Soon it would be too hot

Soon it would be too hot is the first line of JG Ballard’s novel The Drowned World. Written in 1962, during the perpetual slow-burning crisis of the Cold War, it reads like a prescient vision of our current climate crisis.
Tracey Clement, Soon it would be too hot, 2021. Melting at Casula Powerhouse Arts Centre, 12-14 Feb 2021.
And here in Australia it is already too hot. Way too hot.
In the catastrophic bushfires of 2019-2020 climate change was made manifest: terrifying, deadly and spectacular. In fact the devastation was so lethal, so massive, such a spectacle, that the global media actually took notice. For a brief moment Australia was the unlucky country; a place where the reality of anthropogenic climate change could be observed wreaking havoc in real time.
It should have been a wake-up call. But then, still reeling from the bushfires, the coronavirus pandemic hit and the climate emergency fell out of the news cycle. But, of course, that doesn’t mean it has gone away. The climate crisis is still bubbling away, heating up, threatening all life on earth.
Tracey Clement, Soon it would be too hot (Big Ben), 2021. Melting at Casula Powerhouse Arts Centre, 12-14 Feb 2021.

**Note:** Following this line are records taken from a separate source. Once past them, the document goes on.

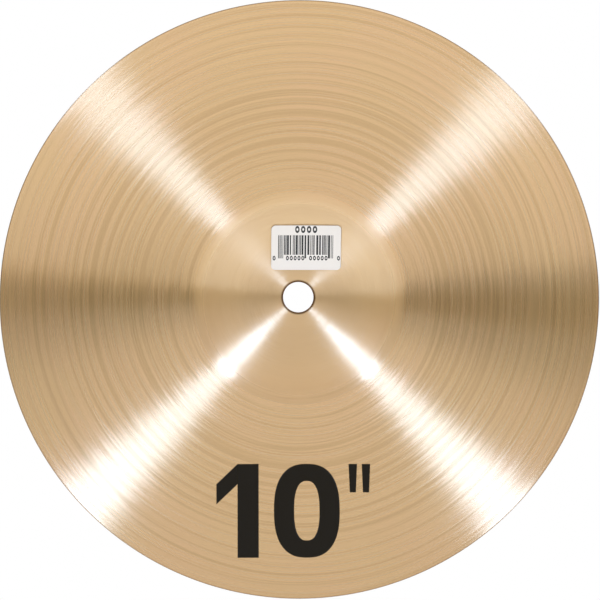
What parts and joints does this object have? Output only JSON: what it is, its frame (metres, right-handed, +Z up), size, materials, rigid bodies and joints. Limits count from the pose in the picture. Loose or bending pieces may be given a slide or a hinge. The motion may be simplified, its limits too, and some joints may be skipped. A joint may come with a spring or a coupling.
{
  "type": "splash cymbal",
  "caption": "Small thin round cymbal with a domed cup, a central hole and a shallow bow, lathed all over, and a paper label stuck inside the cup.",
  "frame": {"origin": "on the cymbal's axis, in the plane that the rim stands on", "axes": "+Z up the axis, from the rim towards the cup, so the cymbal stands bell up on its rim; the label inside the cup lies towards -Y, and the end of it that reads last lies towards +X"},
  "size_m": [0.254, 0.254, 0.0251],
  "materials": {
    "lathed_bronze": "bare bronze, lathed in fine circles and left bright",
    "label_paper": "matt white self-adhesive label paper"
  },
  "bodies": {
    "root": {"cymbal_disc": "lathed_bronze", "barcode_label": "label_paper"}
  },
  "joints": []
}
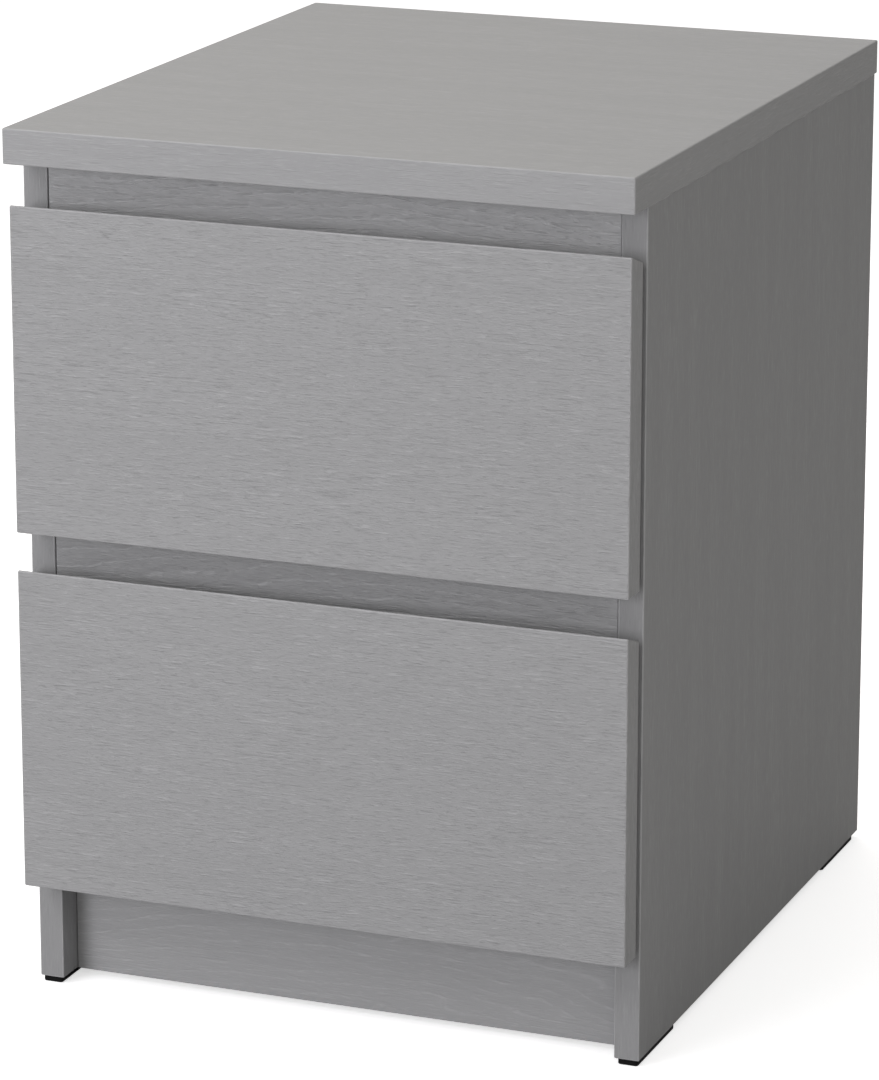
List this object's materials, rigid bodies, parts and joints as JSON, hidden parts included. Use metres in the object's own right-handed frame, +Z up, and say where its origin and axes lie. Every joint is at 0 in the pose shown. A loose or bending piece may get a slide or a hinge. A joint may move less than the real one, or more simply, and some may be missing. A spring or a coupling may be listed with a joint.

In Soon it would be too hot multiple versions of the Eifel Tower, Sydney (Centrepoint) Tower, the Empire State Building, Petronas Towers, and Big Ben melt over the course of the exhibition. As these five iconic towers succumb to relentless man-made heat they are a bold graphic reminder that climate change didn’t just happen – we made this crisis.
And if the upward thrusting towers in Soon it would be too hot represent the anthropocentric, arrogant, individualistic, patriarchal culture which led to the climate crisis – characterised by the attitude that big is always better, too much is never enough and the natural world is a resource to be exploited for human gratification – then beeswax, the material they are made from, symbolises an alternative: a matriarchal, nonhuman and collective social structure.

As temperatures in Australia continue to rise summer has become an increasingly dangerous season – when we aren’t literally burning we are metaphorically melting. Soon it would be too hot seeks to keep anthropogenic climate change front and centre in the public consciousness, not to point the finger, but to spark action and kindle hope. Yes, we are all culpable, but we are also the only ones that can address this crisis. And we can do this together, working collectively.